Viernes, 22 de noviembre de 2024

Religión en Libertad

Pide un «choque de ideas» que asuma «la propia identidad»

Régis Debray, icono de la izquierda, cree ahora que el diálogo de civilizaciones es un mito «progre»

Régis Debray, después de años de análisis del diálogo entre culturas y religiones, ve que suele limitarse a un juego de élites ilustradas
Régis Debray, después de años de análisis del diálogo entre culturas y religiones, ve que suele limitarse a un juego de élites ilustradas
Régis Debray representa la quintaesencia del intelectual francés.

Ècole Normale Superieure, intelectual comprometido en Cuba, combatiente con el Che Guevara en Bolivia donde permaneció en prisión tres años (estaba condenado a treinta pero fue liberado por la presión internacional), asesor especial de Mitterrand, estudioso de los medios de comunicación, jefe de comisiones internacionales para el estudio de la laicidad y de la religiones, Debray ha sido todo lo que un intelectual de izquierdas puede ser y, tal vez por esto, sus páginas tienen el sabor de la experiencia real.



Régis Debray, con bigote, arrestado en Bolivia en 1967

Resulta sorprendente, entonces, su libro Il dialogo delle civiltà. Un mito contemporáneo (El diálogo de las civilizaciones.
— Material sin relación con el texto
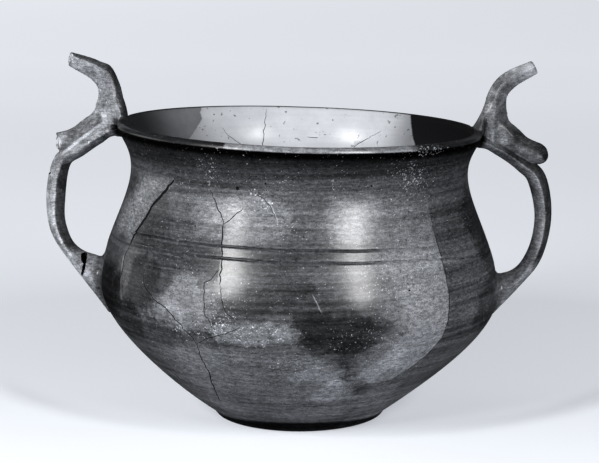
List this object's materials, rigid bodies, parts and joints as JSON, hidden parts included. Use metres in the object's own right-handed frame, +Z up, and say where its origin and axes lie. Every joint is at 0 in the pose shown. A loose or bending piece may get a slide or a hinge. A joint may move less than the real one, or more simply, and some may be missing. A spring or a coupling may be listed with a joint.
{
  "type": "bowl",
  "caption": "Deep round bowl with a flat foot, a full belly, a flared lip and two upright loop handles ending in outward-curling horns.",
  "frame": {"origin": "centre of the flat underside", "axes": "+Z up, +X towards the handle whose lug is whole, +Y away from the side shown in the picture"},
  "size_m": [0.2667, 0.2106, 0.1913],
  "materials": {
    "burnished_clay": "dark burnished earthenware with worn, mottled and salt-speckled patches"
  },
  "bodies": {
    "root": {"bowl": "burnished_clay"}
  },
  "joints": []
}
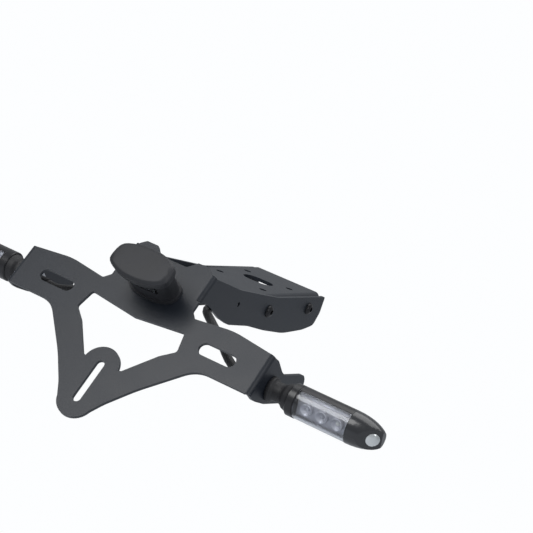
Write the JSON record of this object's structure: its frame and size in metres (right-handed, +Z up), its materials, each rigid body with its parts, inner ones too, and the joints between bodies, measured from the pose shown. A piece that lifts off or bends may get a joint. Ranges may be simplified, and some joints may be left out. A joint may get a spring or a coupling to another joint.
{
  "type": "tail tidy",
  "caption": "Folded black steel number plate bracket for a motorcycle tail, with a plate lamp and a micro indicator on each side",
  "frame": {"origin": "centre of the four tail bolts, on the upper face of the mounting tray", "axes": "+X to the right-hand side of the bike, +Y forward along the bike, +Z up"},
  "size_m": [0.418, 0.2958, 0.1307],
  "materials": {
    "powder_coat": "satin black powder coat",
    "black_screws": "black coated steel",
    "zinc": "zinc plated",
    "black_plastic": "fine grained black moulding",
    "gloss_black": "glossy black moulding",
    "clear_plastic": "clear moulded lens",
    "circuit_board": "white circuit board with light chips",
    "reflector": "metallised reflectors",
    "rubber": "matt black rubber",
    "sleeve": "braided black sleeve"
  },
  "bodies": {
    "root": {"plate_bracket": "powder_coat", "mounting_tray": "powder_coat", "arm_bolts": "black_screws", "arm_nuts": "zinc", "lamp_housing": "black_plastic", "lamp_lens": "clear_plastic", "lamp_led_board": "circuit_board", "lamp_washer": "zinc", "lamp_nut": "zinc", "lamp_lead": "sleeve", "right_stalk": "rubber", "right_housing": "black_plastic", "right_lens": "clear_plastic", "right_led_board": "reflector", "right_end_cap": "gloss_black", "right_tip_lens": "clear_plastic", "right_washer": "zinc", "right_nut": "zinc", "right_lead": "sleeve", "left_stalk": "rubber", "left_housing": "black_plastic", "left_lens": "clear_plastic", "left_led_board": "reflector", "left_end_cap": "gloss_black", "left_tip_lens": "clear_plastic", "left_washer": "zinc", "left_nut": "zinc", "left_lead": "sleeve", "connector_right": "black_plastic", "connector_left": "black_plastic", "connector_lamp": "black_plastic", "cable_ties": "black_plastic"}
  },
  "joints": []
}
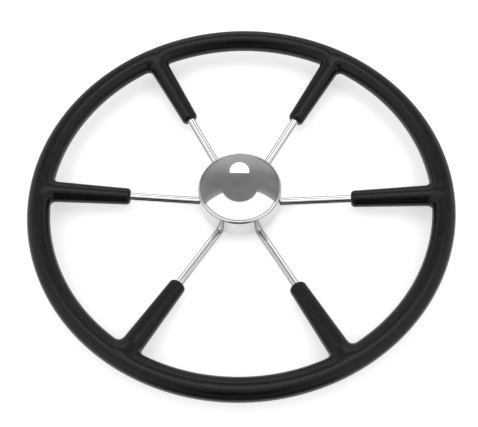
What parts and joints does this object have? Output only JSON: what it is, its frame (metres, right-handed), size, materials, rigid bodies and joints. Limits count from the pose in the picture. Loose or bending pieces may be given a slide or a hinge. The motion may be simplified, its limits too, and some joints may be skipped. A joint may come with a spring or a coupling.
{
  "type": "ship steering wheel",
  "caption": "Boat steering wheel with polished rod spokes, a black foam rim with a foam grip on each spoke, and a polished hub drum with a domed lift-off cap.",
  "frame": {"origin": "centre of the hub boss's flat back face, on the wheel's axis", "axes": "+Z along the wheel's axis from the back face towards the domed cap; +X over the first spoke; +Y over the keyway"},
  "size_m": [0.5499, 0.55, 0.0599],
  "materials": {
    "foam": "satin",
    "core_steel": "satin",
    "spoke_polish": "polished",
    "boss_steel": "satin",
    "drum_polish": "polished",
    "cap_polish": "polished",
    "screw_steel": "satin",
    "seal_rubber": "matte"
  },
  "bodies": {
    "wheel": {"rim_core": "core_steel", "spoke_1": "spoke_polish", "spoke_2": "spoke_polish", "spoke_3": "spoke_polish", "spoke_4": "spoke_polish", "spoke_5": "spoke_polish", "spoke_6": "spoke_polish", "rim_grip": "foam", "hub_boss": "boss_steel", "spoke_screws": "screw_steel", "hub_cover": "drum_polish", "cover_screws": "screw_steel"},
    "cap": {"centre_cap": "cap_polish", "cap_seal": "seal_rubber"}
  },
  "joints": [
    {"name": "cap_lift", "type": "slide", "parent": "wheel", "child": "cap", "axis": [0, 0, 1], "range_m": [0, 0.06]}
  ]
}
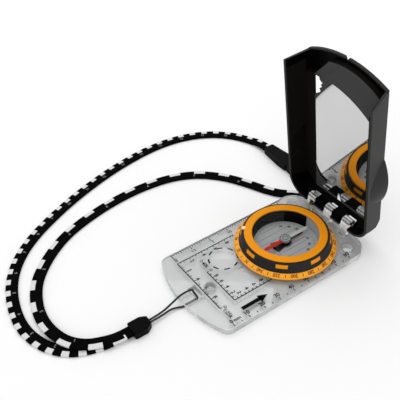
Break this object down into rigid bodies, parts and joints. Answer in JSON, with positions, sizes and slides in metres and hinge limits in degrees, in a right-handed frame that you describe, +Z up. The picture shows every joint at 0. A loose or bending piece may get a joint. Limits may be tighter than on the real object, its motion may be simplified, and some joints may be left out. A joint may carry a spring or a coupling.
{
  "type": "baseplate compass",
  "caption": "Sighting compass on a clear baseplate with a turning dial, folding mirror cover and flat neck lanyard.",
  "frame": {"origin": "centre of the compass footprint (lanyard left out) on the surface it rests on", "axes": "+Y from the lanyard end to the mirror hinge (direction of travel), +X across the plate to the millimetre edge, +Z up"},
  "size_m": [0.1619, 0.2054, 0.111],
  "materials": {
    "clear_plate": "clear acrylic, polished",
    "clear_silicone": "clear silicone, soft sheen",
    "felt_black": "matte",
    "clear_capsule": "clear, polished",
    "floor_white": "satin print",
    "band_black": "satin black",
    "orange_clear": "translucent orange",
    "grip_black": "satin rubber",
    "orange_solid": "satin orange",
    "luminous": "matte cream",
    "steel": "bright",
    "hub_grey": "satin grey",
    "needle_red": "satin red",
    "needle_white": "satin white",
    "magnet_steel": "dull",
    "cover_gloss": "gloss black",
    "carrier_grey": "matte dark grey",
    "mirror": "silvered",
    "webbing": "woven",
    "loop_cord": "braided",
    "buckle_black": "satin black"
  },
  "bodies": {
    "plate": {"baseplate": "clear_plate", "silicone_feet": "clear_silicone", "hinge_pin": "steel", "dial_friction_ring": "felt_black", "outer_webbing": "webbing", "inner_webbing": "webbing", "loop_cord": "loop_cord", "connector_lower": "buckle_black", "connector_upper": "buckle_black", "clasp_socket": "buckle_black", "clasp_plug": "buckle_black"},
    "dial": {"capsule_cup": "clear_capsule", "capsule_lid": "clear_capsule", "capsule_floor_disc": "floor_white", "clinometer_band": "band_black", "dial_retaining_ring": "band_black", "graduated_skirt": "orange_clear", "grip_ring": "grip_black", "dial_top_ring": "orange_solid", "luminous_dot": "luminous", "pivot_pin": "steel"},
    "needle": {"needle_hub": "hub_grey", "needle_red_half": "needle_red", "needle_white_half": "needle_white", "needle_magnet": "magnet_steel"},
    "clinometer": {"clinometer_pendulum": "band_black"},
    "cover": {"mirror_cover": "cover_gloss", "mirror_carrier": "carrier_grey", "mirror_plate": "mirror"}
  },
  "joints": [
    {"name": "cover_hinge", "type": "hinge", "parent": "plate", "child": "cover", "pos_m": [0, 0.04759, 0.0111], "axis": [1, 0, 0], "range_deg": [-81, 83]},
    {"name": "dial_turn", "type": "hinge", "parent": "plate", "child": "dial", "pos_m": [0, 0.0129, 0.003], "axis": [0, 0, 1], "continuous": true},
    {"name": "needle_swing", "type": "hinge", "parent": "dial", "child": "needle", "pos_m": [0, 0.0129, 0.007], "axis": [0, 0, 1], "continuous": true},
    {"name": "clinometer_swing", "type": "hinge", "parent": "dial", "child": "clinometer", "pos_m": [0, 0.0129, 0.005], "axis": [0, 0, 1], "continuous": true}
  ]
}
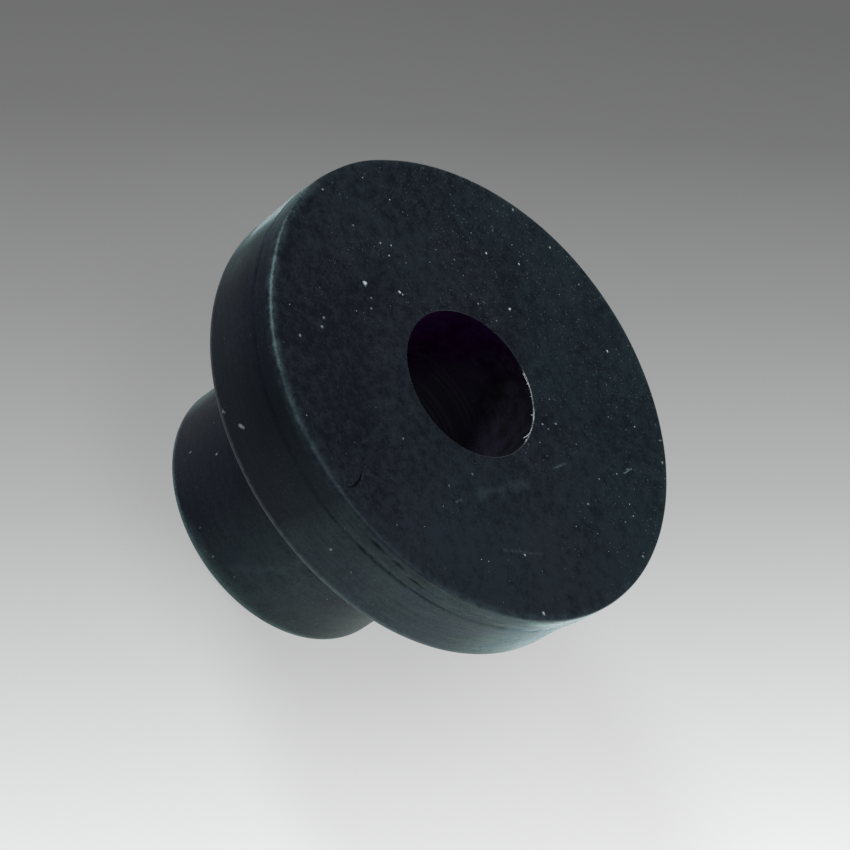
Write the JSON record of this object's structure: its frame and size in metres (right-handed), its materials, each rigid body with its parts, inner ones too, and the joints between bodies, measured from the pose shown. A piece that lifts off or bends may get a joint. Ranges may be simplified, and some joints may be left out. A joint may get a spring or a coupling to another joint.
{
  "type": "oil seal",
  "caption": "Flanged rubber seal moulded in one piece, with a thick round flange on a plain tubular stem and a straight bore right through.",
  "frame": {"origin": "centre of the stem's flat end, on the bore axis", "axes": "+Z along the bore axis, from the stem's end towards the flange's sealing face"},
  "size_m": [0.0397, 0.0396, 0.0235],
  "materials": {
    "rubber": "matte, dusty moulded rubber with faint mould marks"
  },
  "bodies": {
    "root": {"seal_body": "rubber"}
  },
  "joints": []
}
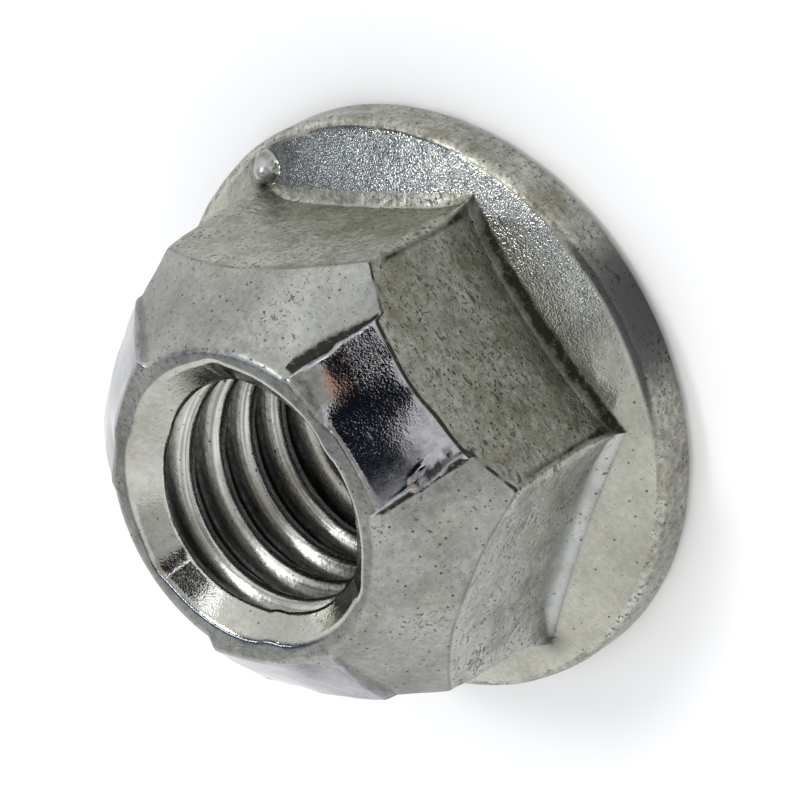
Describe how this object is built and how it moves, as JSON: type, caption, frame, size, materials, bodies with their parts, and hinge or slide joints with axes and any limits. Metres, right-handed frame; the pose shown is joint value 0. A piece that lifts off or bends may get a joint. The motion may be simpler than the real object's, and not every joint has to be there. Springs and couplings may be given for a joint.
{
  "type": "hexagon flange nut",
  "caption": "Prevailing-torque hexagon flange nut with a pressed cone above the hexagon and a serrated bearing face that bites against loosening.",
  "frame": {"origin": "centre of the bearing face, on the thread axis", "axes": "+Z along the thread axis, from the bearing face to the cone; +X through a corner of the hexagon"},
  "size_m": [0.0218, 0.0218, 0.0114],
  "materials": {
    "zinc_plated_steel": "zinc-plated cold-forged steel, satin grey with fine forging pits, polished on the pressed pads"
  },
  "bodies": {
    "root": {"flange_nut": "zinc_plated_steel"}
  },
  "joints": []
}
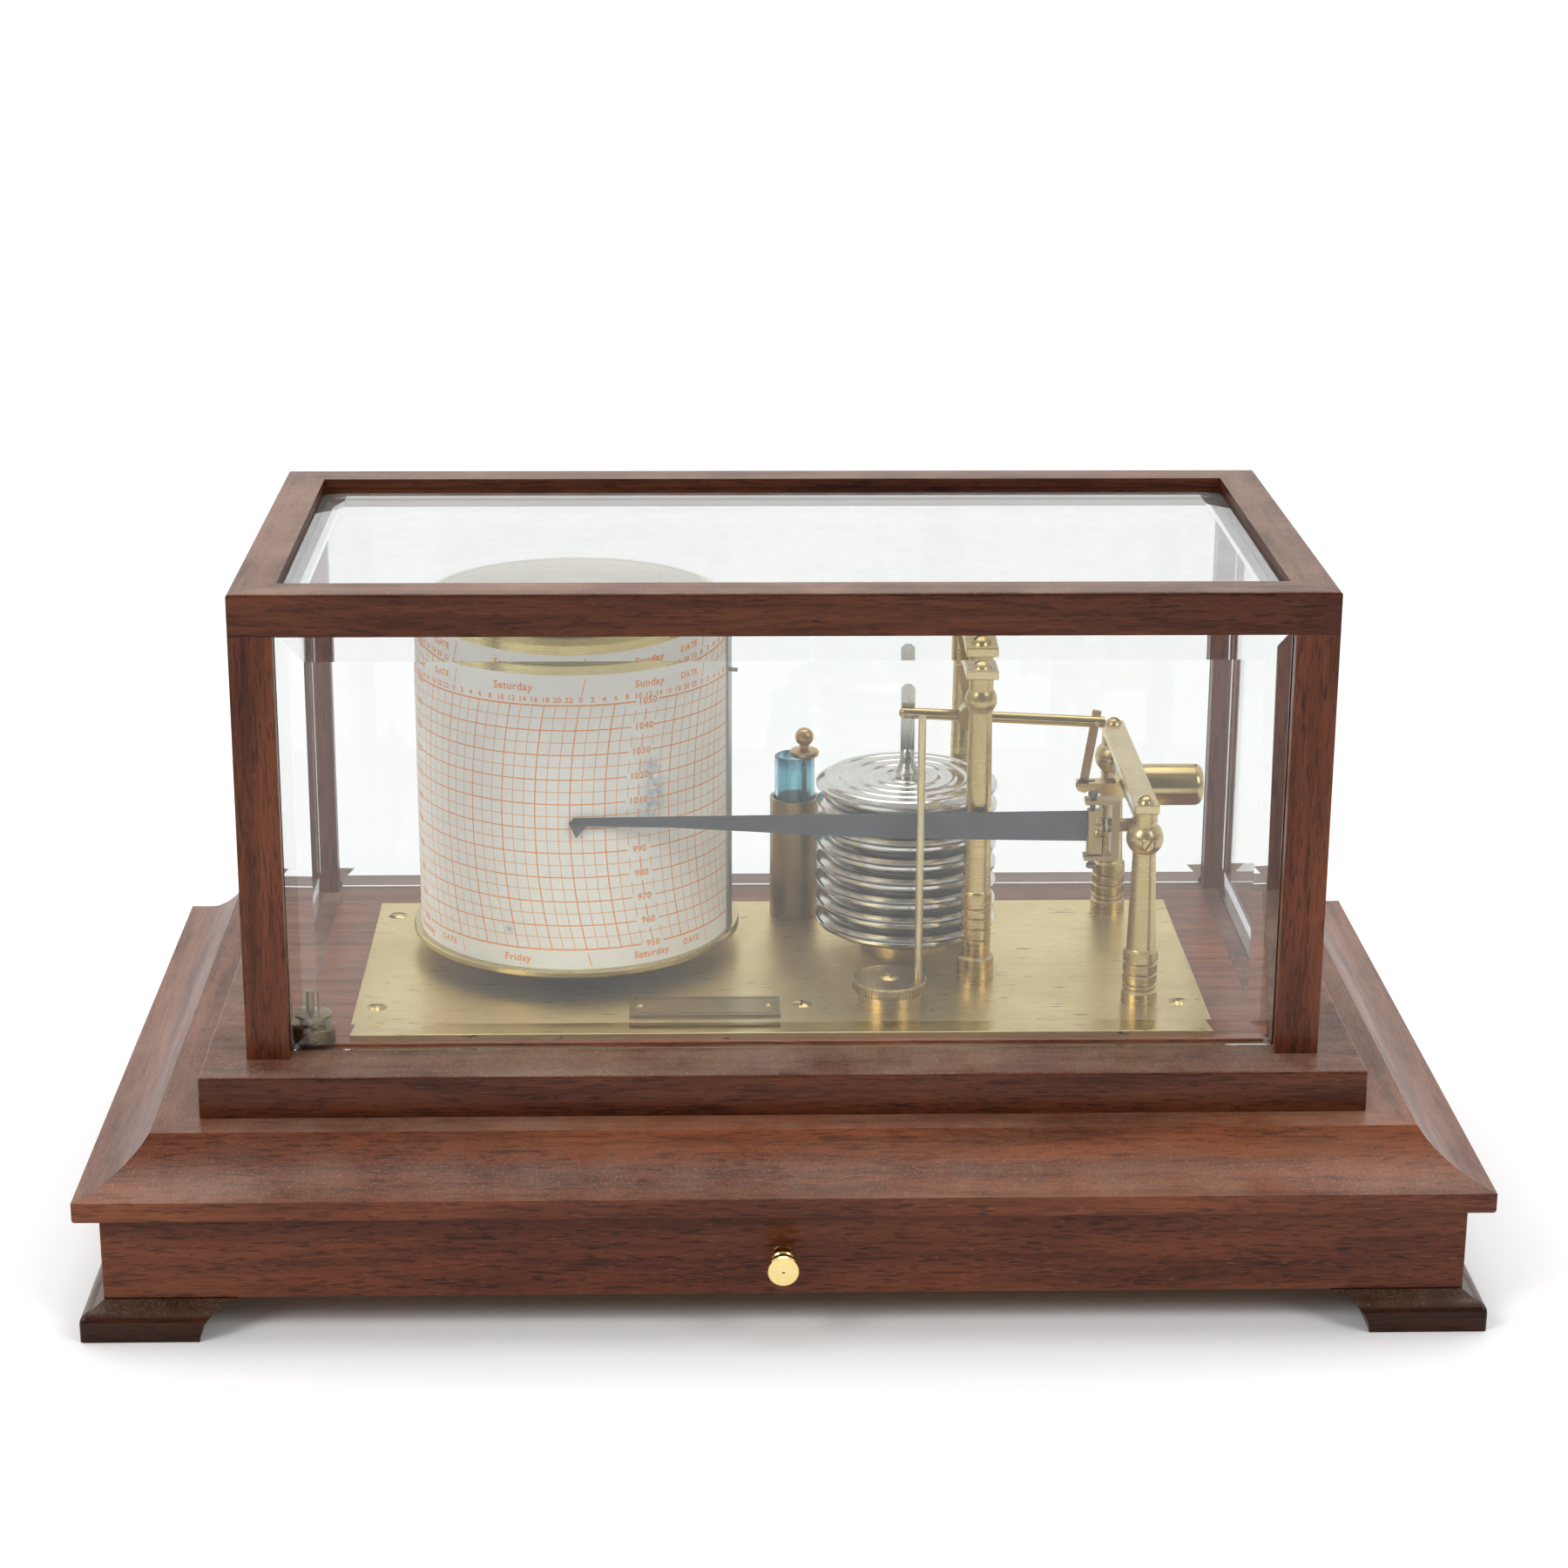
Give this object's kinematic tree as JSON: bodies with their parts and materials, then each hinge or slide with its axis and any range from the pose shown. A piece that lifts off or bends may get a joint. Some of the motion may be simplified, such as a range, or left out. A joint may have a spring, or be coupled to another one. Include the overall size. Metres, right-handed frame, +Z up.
{
  "type": "barograph",
  "caption": "Recording aneroid barometer: clock-driven chart drum, capsule stack, linkage and pen on a brass plate under a bevelled-glass mahogany cover, on a moulded base with a chart drawer.",
  "frame": {"origin": "middle of the overall footprint, drawer knob included, on the surface that the four feet stand on", "axes": "+Z up, +Y to the back (the drawer and chart face -Y), +X to the right, towards the counterweight"},
  "size_m": [0.3838, 0.2406, 0.1982],
  "materials": {
    "mahogany": "satin lacquer",
    "secondary_wood": "plain, unfinished",
    "dark_board": "dark stain",
    "glass": "clear, polished bevels",
    "brushed_brass": "satin lacquered",
    "polished_brass": "polished lacquered",
    "antique_brass": "darkened satin",
    "bronze": "darkened, bright edges",
    "copper_strip": "satin",
    "steel": "bright",
    "grey_steel": "dull grey",
    "dark_steel": "blued",
    "nickel": "nickel plated",
    "chart_paper": "printed"
  },
  "bodies": {
    "base": {"bracket_feet": "mahogany", "base_sides": "mahogany", "base_back": "mahogany", "base_floor": "secondary_wood", "drawer_runners": "secondary_wood", "cap_mouldings": "mahogany", "cap_panel": "secondary_wood", "plinth_board": "mahogany", "instrument_board": "dark_board", "bed_plate": "brushed_brass", "plate_fasteners": "polished_brass", "nameplate": "brushed_brass", "ink_holder": "antique_brass", "spare_thumb_screw": "antique_brass", "drum_spindle": "steel", "centre_wheel": "brushed_brass", "aneroid_mount": "brushed_brass", "aneroid_capsules": "nickel", "tall_column_front": "polished_brass", "tall_column_rear": "polished_brass", "tall_bridge": "polished_brass", "short_column_front": "polished_brass", "short_column_rear": "polished_brass", "short_bridge": "polished_brass", "column_screws": "dark_steel"},
    "drawer": {"drawer_front": "mahogany", "drawer_sides": "secondary_wood", "drawer_back": "secondary_wood", "drawer_bottom": "secondary_wood", "drawer_knob": "polished_brass"},
    "cover": {"corner_posts": "mahogany", "top_rails": "mahogany", "glass_front": "glass", "glass_back": "glass", "glass_left": "glass", "glass_right": "glass", "glass_top": "glass"},
    "drum": {"drum_shell": "brushed_brass", "drum_lid": "brushed_brass", "chart_paper": "chart_paper", "chart_clip": "steel", "clock_movement": "brushed_brass"},
    "pinion": {"drive_pinion": "steel"},
    "stem": {"capsule_stem": "nickel"},
    "beam": {"main_arbor": "steel", "main_beam": "polished_brass"},
    "link": {"link": "copper_strip"},
    "lever": {"pen_arbor": "steel", "pen_lever": "polished_brass", "counterweight": "polished_brass", "gate_bracket": "bronze", "gate_pivots": "dark_steel"},
    "pen": {"pen_block": "polished_brass", "block_screws": "polished_brass", "pen_arm": "grey_steel", "pen_nib": "nickel"},
    "lifter": {"lifter_knob": "polished_brass", "lifter_rod": "steel"},
    "bottle": {"ink_bottle": "glass"},
    "stopper": {"ink_stopper": "antique_brass"}
  },
  "joints": [
    {"name": "drawer_slide", "type": "slide", "parent": "base", "child": "drawer", "axis": [0, -1, 0], "range_m": [0, 0.13]},
    {"name": "cover_lift", "type": "slide", "parent": "base", "child": "cover", "axis": [0, 0, 1], "range_m": [0, 0.12]},
    {"name": "drum_spin", "type": "hinge", "parent": "base", "child": "drum", "pos_m": [-0.0602, 0.0167, 0.0757], "axis": [0, 0, 1], "continuous": true},
    {"name": "pinion_spin", "type": "hinge", "parent": "drum", "child": "pinion", "pos_m": [-0.0602, 0.03416, 0.07135], "axis": [0, 0, 1], "continuous": true},
    {"name": "pen_swing", "type": "hinge", "parent": "base", "child": "lever", "pos_m": [0.103, 0.003, 0.11795], "axis": [0, 1, 0], "range_deg": [-12.4, 14]},
    {"name": "beam_swing", "type": "hinge", "parent": "base", "child": "beam", "pos_m": [0.0571, 0.0085, 0.14015], "axis": [0, 1, 0], "range_deg": [-4.6, 4.1]},
    {"name": "link_pivot", "type": "hinge", "parent": "beam", "child": "link", "pos_m": [0.09395, 0.011, 0.13822], "axis": [0, 1, 0], "range_deg": [-4.4, 5]},
    {"name": "stem_slide", "type": "slide", "parent": "base", "child": "stem", "axis": [0, 0, 1], "range_m": [-0.0015, 0.00135], "deforming": ["aneroid_capsules"]},
    {"name": "pen_gate", "type": "hinge", "parent": "lever", "child": "pen", "pos_m": [0.0893, -0.0269, 0.11795], "axis": [0, 0, 1], "range_deg": [0, 12.1]},
    {"name": "lifter_turn", "type": "hinge", "parent": "base", "child": "lifter", "pos_m": [0.031, -0.0384, 0.07235], "axis": [0, 0, 1], "range_deg": [-90, 0]},
    {"name": "bottle_lift", "type": "slide", "parent": "base", "child": "bottle", "axis": [0, 0, 1], "range_m": [0, 0.036]},
    {"name": "stopper_lift", "type": "slide", "parent": "bottle", "child": "stopper", "axis": [0, 0, 1], "range_m": [0, 0.014]}
  ],
  "couplings": [
    {"joint": "pinion_spin", "follows": "drum_spin", "ratio": 4.8},
    {"joint": "beam_swing", "follows": "pen_swing", "ratio": -0.322},
    {"joint": "link_pivot", "follows": "pen_swing", "ratio": 0.347},
    {"joint": "stem_slide", "follows": "pen_swing", "m_per_rad": -0.00602},
    {"joint": "pen_gate", "follows": "lifter_turn", "ratio": -0.13333}
  ]
}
Un mito contemporáneo, ndt), publicado en italiano por la editorial Marietti.

Se trata de una conferencia que es el resultado de años de trabajo de una comisión internacional que ha intentado desarrollar un diálogo real entre culturas distintas: islámicas, cristianas, judías, occidentalmente laicas y agnósticas.

El resultado, que Debray explica muy bien, es que el diálogo cultural es muy a menudo un mito de las elites liberales de Europa y de América del Norte, una especie de hoja de parra para ocultar la mala conciencia de una gestión del poder que no es muy distinta de todos sus precedentes históricos.

Refugiarse en lo identitario
El diálogo de las civilizaciones es el mito de una cultura falsa y que homologa, afligida por lo que él llama el efecto jogging. Cuando inventaron los coches se temía que el hombre habría perdido la capacidad de caminar y, en cambio, ahora todos corren de manera estresada; así, en la era de la globalización de la técnica, todos tienden a refugiarse en sus propias culturas de origen.

Debray juzga esta paradoja como una forma de resistencia humana contra el predominio de la técnica. En el fondo, el verdadero error ha sido hacer coincidir la cultura con un saber positivista que, sucesivamente, se ha transformado en técnica y que nos ha dejado una alternativa trágica: o dejarse homologar por una globalización técnica donde se pierden las preguntas esenciales de la vida o resistir luchando contra todo el sistema globalizador.



Para Debray una solución alternativa consiste en empezar de nuevo desde una concepción distinta de diálogo y de cultura. Es necesario aceptar, sin falsedades y en el respeto de las experiencias, que el diálogo, para ser real, debe ser un “choque de ideas”: para dialogar de verdad es necesario poner sobre la mesa las diferencias y las identidades. Y dicho choque de ideas será verdaderamente cultural sólo si cada persona asume de manera consciente y profunda su propia identidad.

La hipocresía intelectual
Se podría discutir tanto sobre el análisis como sobre la solución. El análisis se resiente del clásico sistema de la hermenéutica del siglo XX que, al final, opone técnica a saber autentico. Aunque compartiendo la observación sobre el paradójico efecto jogging, pienso que los problemas de la técnica y de la homologación dependen de la ideologización.

La técnica se ha convertido en un ídolo proprio por la falta de asunción de identidad y quiere homologar cuando encuentra, no a un sujeto consciente, sino a un individuo solo y perdido (como decía Arendt del hombre que ha pasado a ser presa del nazismo). Parte del efecto jogging es causado por la necesidad de encontrar un grupo de pertenencia porque el hombre es, fundamentalmente, un animal relacional.

Cuando la técnica es utilizada por personas conscientes y no aisladas puede favorecer y no esconder las identidades.

Además, para que un diálogo, en el que se aceptan las diferencias, sea verdadero, las palabras no bastan. Se necesitan gestos completos y profundamente culturales como comer juntos, escuchar música, jugar, ocuparse del otro, etc.

Tal vez un diálogo participado, hecho de acciones más que de palabras, podría evitar que el choque de ideas sea simplemente un ejercicio dialéctico.

A pesar de todo, Debray, en su lenguaje simple y eficaz, rompe el velo de la hipocresía de los intelectuales y lleva la cuestión de la pertenencia y de la identidad al centro de la concepción del diálogo. No es poco y es, a su modo, revolucionario.